Interviews and conversations that speak to us.
Steve Portigal talks to Dan Soltzberg about "super-noticing power"

- [excerpt from http: //www.aiga.org/content.cfm/ever-notice]
- PORTIGAL: I’m excited to discuss “noticing” with you. Ironically, I think its importance in design and innovation is under-recognized.
- SOLTZBERG: It is ironic. People don’t notice that noticing is important! Or that they’re already doing it. It’s kind of like breathing—we’re not usually that aware of it. It’s much easier to recognize more “outbound” activities like brainstorming, testing, designing, refining. But noticing is just as important—it’s really where everything begins. There’s a funny Zen saying about that: “Don’t just do something, sit there.” It’s a reminder to let yourself take things in as well as output them.

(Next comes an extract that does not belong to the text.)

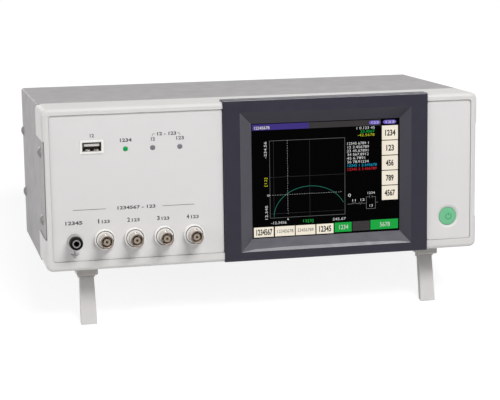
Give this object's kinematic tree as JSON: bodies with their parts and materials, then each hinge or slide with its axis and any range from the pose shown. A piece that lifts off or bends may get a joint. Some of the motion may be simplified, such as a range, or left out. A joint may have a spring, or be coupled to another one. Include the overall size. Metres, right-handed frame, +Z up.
{
  "type": "impedance analyzer",
  "caption": "Bench impedance analyzer in a low metal case with a touch screen, a row of coaxial jacks, a power button and fold-out front legs.",
  "frame": {"origin": "on the table, under the middle of the whole object's box", "axes": "+X to the right as seen from the front, +Y from the front to the rear, +Z up; the case leans back on its opened front legs"},
  "size_m": [0.3326, 0.2018, 0.1645],
  "materials": {
    "pale_plastic": "fine moulded grain",
    "dark_plastic": "fine moulded grain, satin",
    "label_panel": "printed sheet, satin",
    "screen_glass": "clear touch glass",
    "display_cell": "display cell",
    "plated_sheet": "plated sheet steel",
    "grey_paint": "fine textured paint",
    "screw_steel": "nickel plated",
    "white_plastic": "satin",
    "bright_metal": "nickel plated",
    "satin_metal": "satin nickel",
    "black_plastic": "satin",
    "green_button": "translucent moulding",
    "circuit_board": "solder mask",
    "rocker_plastic": "glossy moulding",
    "green_lamp": "lit lens",
    "grey_lamp": "unlit lens",
    "cream_plastic": "moulded insulator",
    "contact_metal": "plated contact",
    "foot_plastic": "moulded",
    "leg_paint": "satin paint",
    "foot_rubber": "moulded rubber"
  },
  "bodies": {
    "case": {"front_bezel": "pale_plastic", "display_bezel": "dark_plastic", "left_panel": "label_panel", "right_panel": "label_panel", "touch_panel": "screen_glass", "lcd_module": "display_cell", "front_subpanel": "plated_sheet", "top_cover": "grey_paint", "bottom_tray": "grey_paint", "rear_panel": "grey_paint", "side_screws": "screw_steel", "foot_screws": "screw_steel", "rear_screws": "screw_steel", "bnc_bushes": "white_plastic", "jack_nuts": "bright_metal", "guard_jack_body": "satin_metal", "guard_jack_ring": "black_plastic", "guard_jack_sleeve": "bright_metal", "usb_frame": "white_plastic", "usb_shell": "bright_metal", "usb_tongue": "white_plastic", "power_switch": "black_plastic", "front_board": "circuit_board", "main_board": "circuit_board", "shield_can": "plated_sheet", "power_supply": "plated_sheet", "mains_inlet": "black_plastic", "inlet_pins": "bright_metal", "rocker_frame": "black_plastic", "io_connector_shell": "bright_metal", "io_connector_insert": "black_plastic", "io_jack_screws": "bright_metal", "usb_b_port": "bright_metal", "option_plate": "plated_sheet", "sensor_jack": "black_plastic", "bnc_shell_1": "bright_metal", "bnc_insulator_1": "cream_plastic", "bnc_contact_1": "contact_metal", "bnc_shell_2": "bright_metal", "bnc_insulator_2": "cream_plastic", "bnc_contact_2": "contact_metal", "bnc_shell_3": "bright_metal", "bnc_insulator_3": "cream_plastic", "bnc_contact_3": "contact_metal", "bnc_shell_4": "bright_metal", "bnc_insulator_4": "cream_plastic", "bnc_contact_4": "contact_metal", "status_lamp_1": "green_lamp", "status_lamp_2": "grey_lamp", "status_lamp_3": "grey_lamp", "left_front_foot": "foot_plastic", "left_hinge_pin": "screw_steel", "left_rear_foot": "foot_rubber", "right_front_foot": "foot_plastic", "right_hinge_pin": "screw_steel", "right_rear_foot": "foot_rubber"},
    "left_leg": {"left_leg": "leg_paint"},
    "right_leg": {"right_leg": "leg_paint"},
    "power_button": {"power_button": "green_button"},
    "main_rocker": {"main_rocker": "rocker_plastic"}
  },
  "joints": [
    {"name": "left_leg_hinge", "type": "hinge", "parent": "case", "child": "left_leg", "pos_m": [-0.133, -0.06546, 0.03622], "axis": [1, 0, 0], "range_deg": [0, 102]},
    {"name": "right_leg_hinge", "type": "hinge", "parent": "case", "child": "right_leg", "pos_m": [0.133, -0.06546, 0.03622], "axis": [1, 0, 0], "range_deg": [0, 102]},
    {"name": "power_button_press", "type": "slide", "parent": "case", "child": "power_button", "axis": [0, 0.9615, -0.2749], "range_m": [0, 0.0015], "stiffness_N_per_m": 600, "springref_m": -0.0005},
    {"name": "main_rocker_hinge", "type": "hinge", "parent": "case", "child": "main_rocker", "pos_m": [0.119, 0.07916, 0.06622], "axis": [1, 0, 0], "range_deg": [-18, 0]}
  ]
}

- PORTIGAL: That reminds me of improv. Newcomers expect that improv is a very active, concerted effort to be funny. But what’s so stimulating about doing improv is that it’s not (necessarily) about being funny, but that the whole approach of saying, “Yes, and...,” guides us to notice and act in response to what the rest of the team is doing. It becomes this collaborative problem-solving activity that happens to generate a performance, rather than the typical “stuff from the inside comes out” model of performance. And the key to making that performance flow is that everyone is paying close attention each other.
- SOLTZBERG: It’s funny you say “notice and act.” To reference Zen again, one of the maxims of Zen practice is “notice and allow.” In both practices—improv and meditation—I think giving yourself permission to “just be,” to receive without transmitting, makes it possible to really drink in sensory data and to really listen to other people with an incredible kind of unforced compassion. It reminds me a lot of the approach we take to being with people when we do fieldwork. In the field, you have to simultaneously drink all kinds of information in, and at the same time be active in guiding the interaction. There’s this tightrope walk between action and non-action, ego and non-ego. To move back and forth gracefully between these different ways of being requires noticing not just what’s going on around you but what’s going on inside you as well. It’s one of these things that sounds so simple, but really takes practice to be good at.